Thanks! Sorry for asking stupid questions while the experts are probably still brewing their morning coffee but I understand “waiting for I/O” in a way that you HDD can’t deliver the data fast enough, correct? If you read 8 concurrent streams of data from a slow HDD that should probably be expected as the HDD will be mostly busy moving heads from one place to another and rarely get to read the files that are there.

Have you tried with the standard restic settings or 1 concurrent read if that’s faster on this system?

Thank you for the suggestion but yes, I tried 4 concurrent reads instead of 8 and it got worse. 16 didn’t seem to improve it though, perhaps 8 is the magic number.

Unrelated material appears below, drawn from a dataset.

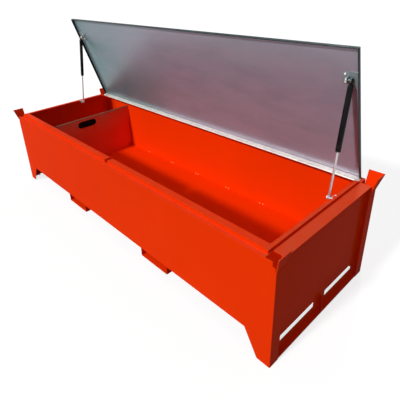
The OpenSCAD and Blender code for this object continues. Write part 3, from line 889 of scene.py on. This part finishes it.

You might want to give Improve archiver performance for small files by MichaelEischer · Pull Request #3955 · restic/restic · GitHub a try and switch back to the default read concurrency of 2.

Also as mentioned in the --read-concurrency PR, that flag should only be necessary backups from/to really fast storage.

What is “got worse” in numbers? A bit slower, like 4 hours instead of 3:30? Or more or less?

How many files does the backup data consist of? 600 GB in 100 or 1 million files are two completely different things in terms of possible bottlenecks.

Which filesystem is the data stored on? After the initial backup, restic should skip all files which were not modified since the last backup. Thus I’d expect things to take minutes not hours.

Yes, precisely 4 hours instead of 3:30.

This is the detailed structure of the backup as reported by restic itself:

scan finished in 2439.076s: 4005609 files, 589.760 GiB

Files:        2007 new, 1884027 changed, 2119575 unmodified
Dirs:           95 new, 211970 changed, 78061 unmodified
Data Blobs:   9629 new
Tree Blobs:  169413 new
Added to the repo: 5.125 GiB

processed 4005609 files, 589.761 GiB in 3:36:06

And here is a backup from a much larger disk in way less time:

scan finished in 4118.295s: 10172846 files, 1.646 TiB

Files:       18523 new, 66073 changed, 10088250 unmodified
Dirs:          588 new, 15140 changed, 1243392 unmodified
Data Blobs:  17613 new
Tree Blobs:  14610 new
Added to the repo: 4.533 GiB

processed 10172846 files, 1.646 TiB in 1:15:32

I will try out your PR with the default read concurrency and report back here.

Apparently half the files in the dataset are detected as changed. Checking the content of 2 million files takes time. The key question here is why? Which filesystem is the data stored on? Is it expected to have that many file changes?

You are correct; my slowest machines are indeed the ones with the largest amount of changed files. Since the backup routine is daily, there should definitely not be 2 million modifications. I will investigate further on what might be causing that, such as the filesystem as you mentioned.

In the meantime, I’d like to understand a little better how this scanning works. Supposing that I simply touch two million files, restic will need to open each one and compare its content to what it has in the repo, realize that nothing changed and move on. But if I add a few extra bytes of text at the end of each file, will restic copy the entire changed file to the repo or only the modified blocks? I’m asking this because I have some Microsoft Outlook .pst files that weight ~100GB and get touched everyday, but restic seems to only upload the changes since the backups have an average of 2-3 GB daily instead of hundreds.

While reading a file, restic will split it into smaller chunks (about 1MB) and will only store new chunks (deduplication). Thus when appending new bytes to a file, likely only the last chunk will change. Although for small files, this essentially means storing the whole file again.

This is very interesting, thanks. Calculating some sort of checksum for each 1MB chunk, comparing to what is stored and uploading the diffs is not cheap, so I imagine there’s an initial step of checking the file’s last modified date before doing this deeper comparison? This would mean that if any program in my machine is touching several files unnecessarily, restic needs to go through this deep scan for each one and that might be what is causing the upload to be slow.

Exactly. The backup command by default only reads files again which have a different last modified date, file size, etc.

This scan of 40MB/s is probably limited by reading the data from disk. Checking for duplicated should manage > 100MB/s using a single CPU core. And more CPU cores improve performance.